The uhash column links the resampling iterations to the evaluated feature subsets stored in instance$archive$data(). This allows e.g. to score the included ResampleResults on a different measure.

Now the optimized feature subset can be used to subset the task and fit the model on all observations.

task$select(instance$result_feature_set)
learner$train(task)

The trained model can now be used to make a prediction on external data. Note that predicting on observations present in the task, should be avoided. The model has seen these observations already during feature selection and therefore results would be statistically biased. Hence, the resulting performance measure would be over-optimistic. Instead, to get statistically unbiased performance estimates for the current task, nested resampling is required.

3.5.8 Automating the Feature Selection

The AutoFSelector wraps a learner and augments it with an automatic feature selection for a given task. Because the AutoFSelector itself inherits from the Learner base class, it can be used like any other learner. Analogously to the previous subsection, a new classification tree learner is created. This classification tree learner automatically starts a feature selection on the given task using an inner resampling (holdout). We create a terminator which allows 10 evaluations, and uses a simple random search as feature selection algorithm:

learner = lrn("classif.rpart")
terminator = trm("evals", n_evals = 10)
fselector = fs("random_search")

at = AutoFSelector$new(
  learner = learner,
  resampling = rsmp("holdout"),
  measure = msr("classif.ce"),
  terminator = terminator,
  fselector = fselector
)
at
## <AutoFSelector:classif.rpart.fselector>
## * Model: -
## * Parameters: xval=0
## * Packages: rpart
## * Predict Type: response
## * Feature types: logical, integer, numeric, factor, ordered
## * Properties: importance, missings, multiclass, selected_features,
##   twoclass, weights

We can now use the learner like any other learner, calling the $train() and $predict() method. This time however, we pass it to benchmark() to compare the optimized feature subset to the complete feature set. This way, the AutoFSelector will do its resampling for feature selection on the training set of the respective split of the outer resampling. The learner then undertakes predictions using the test set of the outer resampling. This yields unbiased performance measures, as the observations in the test set have not been used during feature selection or fitting of the respective learner. This is called nested resampling.

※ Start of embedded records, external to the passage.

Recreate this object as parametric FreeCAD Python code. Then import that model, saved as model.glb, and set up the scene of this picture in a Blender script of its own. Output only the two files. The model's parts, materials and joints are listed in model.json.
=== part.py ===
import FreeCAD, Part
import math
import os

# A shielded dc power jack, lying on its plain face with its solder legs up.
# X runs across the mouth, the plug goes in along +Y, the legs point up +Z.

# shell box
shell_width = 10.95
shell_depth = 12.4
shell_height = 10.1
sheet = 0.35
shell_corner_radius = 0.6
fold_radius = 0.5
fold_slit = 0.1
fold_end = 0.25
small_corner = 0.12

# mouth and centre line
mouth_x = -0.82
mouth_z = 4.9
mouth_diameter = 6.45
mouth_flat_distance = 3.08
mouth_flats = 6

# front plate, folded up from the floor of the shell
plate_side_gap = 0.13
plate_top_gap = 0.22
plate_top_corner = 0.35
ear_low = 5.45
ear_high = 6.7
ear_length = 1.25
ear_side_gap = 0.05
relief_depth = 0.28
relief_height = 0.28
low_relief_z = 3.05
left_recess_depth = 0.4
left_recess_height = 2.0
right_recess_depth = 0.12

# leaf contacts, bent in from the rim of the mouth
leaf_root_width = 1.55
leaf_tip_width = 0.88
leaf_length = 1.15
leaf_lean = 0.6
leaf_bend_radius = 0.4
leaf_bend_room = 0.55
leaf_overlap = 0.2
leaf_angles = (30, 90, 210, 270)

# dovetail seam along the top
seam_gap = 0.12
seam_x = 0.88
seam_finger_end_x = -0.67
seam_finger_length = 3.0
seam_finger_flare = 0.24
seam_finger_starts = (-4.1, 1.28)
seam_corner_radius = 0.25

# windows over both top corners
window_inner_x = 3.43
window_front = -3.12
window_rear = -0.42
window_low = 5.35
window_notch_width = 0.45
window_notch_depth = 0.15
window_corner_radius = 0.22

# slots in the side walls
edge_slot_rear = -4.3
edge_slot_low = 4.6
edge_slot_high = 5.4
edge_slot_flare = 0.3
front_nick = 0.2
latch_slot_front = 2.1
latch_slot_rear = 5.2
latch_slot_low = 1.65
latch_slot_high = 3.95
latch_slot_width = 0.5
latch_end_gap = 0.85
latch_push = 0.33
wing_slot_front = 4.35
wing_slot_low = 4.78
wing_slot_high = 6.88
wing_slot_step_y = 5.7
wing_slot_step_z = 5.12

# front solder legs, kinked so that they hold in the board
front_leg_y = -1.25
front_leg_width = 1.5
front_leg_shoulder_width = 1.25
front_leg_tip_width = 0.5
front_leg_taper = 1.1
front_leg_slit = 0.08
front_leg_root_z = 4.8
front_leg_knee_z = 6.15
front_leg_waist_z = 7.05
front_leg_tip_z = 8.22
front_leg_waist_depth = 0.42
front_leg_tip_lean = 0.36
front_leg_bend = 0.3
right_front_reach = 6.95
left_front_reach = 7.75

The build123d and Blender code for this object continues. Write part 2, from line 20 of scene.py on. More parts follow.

To compare the optimized feature subset with the complete feature set, we can use benchmark():

grid = benchmark_grid(
  task = tsk("pima"),
  learner = list(at, lrn("classif.rpart")),
  resampling = rsmp("cv", folds = 3)
)

bmr = benchmark(grid, store_models = TRUE)
bmr$aggregate(msrs(c("classif.ce", "time_train")))
##    nr      resample_result task_id              learner_id resampling_id iters
## 1:  1 <ResampleResult[21]>    pima classif.rpart.fselector            cv     3
## 2:  2 <ResampleResult[21]>    pima           classif.rpart            cv     3
##    classif.ce time_train
## 1:     0.2669          0
## 2:     0.2383          0

Note that we do not expect any significant differences since we only evaluated a small fraction of the possible feature subsets.

References

Chandrashekar, Girish, and Ferat Sahin. 2014. “A Survey on Feature Selection Methods.” Computers and Electrical Engineering 40 (1): 16–28. https://doi.org/https://doi.org/10.1016/j.compeleceng.2013.11.024.

Guyon, Isabelle, and André Elisseeff. 2003. “An Introduction to Variable and Feature Selection.” Journal of Machine Learning Research 3 (Mar): 1157–82.